In short, cryptography proves a result; regulation protects the player. For real money play in the UK, prioritise the licence first and treat provably fair as a positive enhancement.
18+ only. Please gamble responsibly. If gambling is affecting you or someone you know, free confidential support is available at begambleaware.org.
Frequently asked questions
Is provably fair safer than a regulated RNG?
Not on its own. Provably fair proves an individual result was not altered, but it does not protect your money, enforce fair terms or give you a complaints route. A UKGC-licensed RNG game offers broader, legally backed protection, so the safest choice combines licensing with transparency.
Can a random number generator be rigged?
A poorly run or unlicensed RNG could in theory be manipulated, which is exactly why UKGC-licensed operators must use software tested by accredited independent laboratories and meet enforceable technical standards. Sticking to licensed sites is the simplest way to avoid rigged games.
Do UK-licensed casinos use provably fair systems?
Most mainstream UKGC-licensed casinos rely on independently tested RNGs rather than provably fair verification, which is more common on crypto casinos.

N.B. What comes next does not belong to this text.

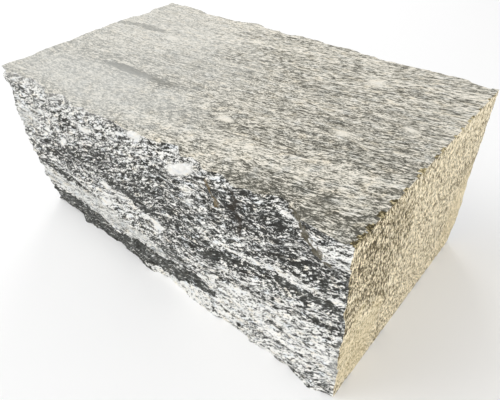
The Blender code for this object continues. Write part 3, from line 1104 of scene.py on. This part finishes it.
# A finish has its grains' colours, the colour of its dust, how much its light grains are
# tinted, how rough it is to the light, how strong its grit is, what stretches its grains
# along, through and across the layers, their contrast, its amount of clumps, and cracks.
FIELDS = "name stops dust tint roughness grit grain contrast clumps cracks"
Finish = namedtuple("Finish", FIELDS, defaults=((1, 1, 1), 1, 0.8, ()))
FINISHES = (
    Finish(
        "gneiss_split", SPLIT_STOPS, dust=(214, 213, 208), tint=0.45, roughness=0.65, grit=0.6,
        cracks=CRACKS,
    ),
    Finish(
        "gneiss_sawn_bed", BED_STOPS, dust=(204, 205, 201), tint=0.35, roughness=0.78, grit=0.2,
        grain=(0.74, 0.66, 0.66), contrast=0.8, clumps=0.3,
    ),
    Finish(
        "gneiss_sawn_end", END_STOPS, dust=(214, 197, 157), tint=0.2, roughness=0.78, grit=0.3,
        grain=(0.85, 1.6, 0.6), contrast=1.1, clumps=0.3,
    ),
    Finish("gneiss_nick", NICK_STOPS, dust=(124, 114, 88), tint=0, roughness=0.85, grit=0.6),
)


# ---------------- floor, light, camera

FLOOR_SIZE = 12.0
FLOOR_COLOUR = (0.92, 0.92, 0.92, 1.0)
FLOOR_ROUGHNESS = 0.9
WORLD_STRENGTH = 0.61
# Square soft lights that face the block: name, place, size, power in watts.
LIGHTS = (
    ("key", (-1.1, -0.7, 1.7), 1.6, 19),
    ("fill", (1.5, -0.9, 0.9), 1.4, 14),
    ("rim", (-1.3, 1.5, 0.9), 0.9, 11),
)

# The camera, measured for this block: place, the way it looks and the way up.
CAMERA_PLACE = Vector((0.24853, -0.25639, 0.31962))
CAMERA_FORWARD = Vector((-0.51046, 0.57004, -0.64381))
CAMERA_UP = Vector((-0.39612, 0.50865, 0.76444))
SENSOR = 36.0
FOCAL_IN_WIDTHS = 477.3 / 500   # its focal length, in widths of the picture
CLIP_START = 0.02


def make_camera():
    data = bpy.data.cameras.new("camera")
    data.sensor_width = SENSOR
    data.lens = FOCAL_IN_WIDTHS * SENSOR
    data.clip_start = CLIP_START
    camera = placed("camera", data)
    back = -CAMERA_FORWARD.normalized()
    right = CAMERA_UP.cross(back).normalized()
    up = back.cross(right)
    turn = Matrix((right, up, back)).transposed().to_4x4()
    camera.matrix_world = Matrix.Translation(CAMERA_PLACE) @ turn
    bpy.context.scene.camera = camera


def soft_light(name, place, size, power):
    data = bpy.data.lights.new(name, "AREA")
    data.shape = "SQUARE"
    data.size = size
    data.energy = power
    light = placed(name, data)
    light.location = place
    aim = Vector((0, 0, HEIGHT / 2)) - Vector(place)
    light.rotation_euler = aim.to_track_quat("-Z", "Y").to_euler()


def make_studio():
    bpy.ops.mesh.primitive_plane_add(size=FLOOR_SIZE)
    floor = bpy.context.active_object
    floor.name = "floor"
    paint = bpy.data.materials.new("floor")
    shader = Nodes(paint).shader
    shader.inputs["Base Color"].default_value = FLOOR_COLOUR
    shader.inputs["Roughness"].default_value = FLOOR_ROUGHNESS
    floor.data.materials.append(paint)
    world = bpy.data.worlds.new("studio")
    bpy.context.scene.world = world
    world.use_nodes = True
    background = world.node_tree.nodes["Background"]
    background.inputs["Color"].default_value = (1, 1, 1, 1)
    background.inputs["Strength"].default_value = WORLD_STRENGTH
    for light in LIGHTS:
        soft_light(*light)
    bpy.context.scene.view_settings.view_transform = "Standard"


def dress_stone():
    stone = build_stone()
    mark_rock(stone.data)
    for finish in FINISHES:
        stone.data.materials.append(gneiss(finish))
    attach(stone, "root")
    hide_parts(NODE)


make_camera()
make_studio()
dress_stone()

Some operators may offer both, but provably fair is not a requirement of UK licensing.
How do I verify a provably fair result?
After a round, the casino reveals the server seed. You re-hash it to confirm it matches the hash shown before your bet, then combine the server seed, client seed and nonce using the casino’s published method to recalculate the outcome and check it matches what you saw.
Does provably fair mean a casino is legal in the UK?
No. Provably fair is a technical feature, not a licence. A casino can be provably fair yet operate without UKGC authorisation, so always confirm the operator holds a valid UK licence before depositing.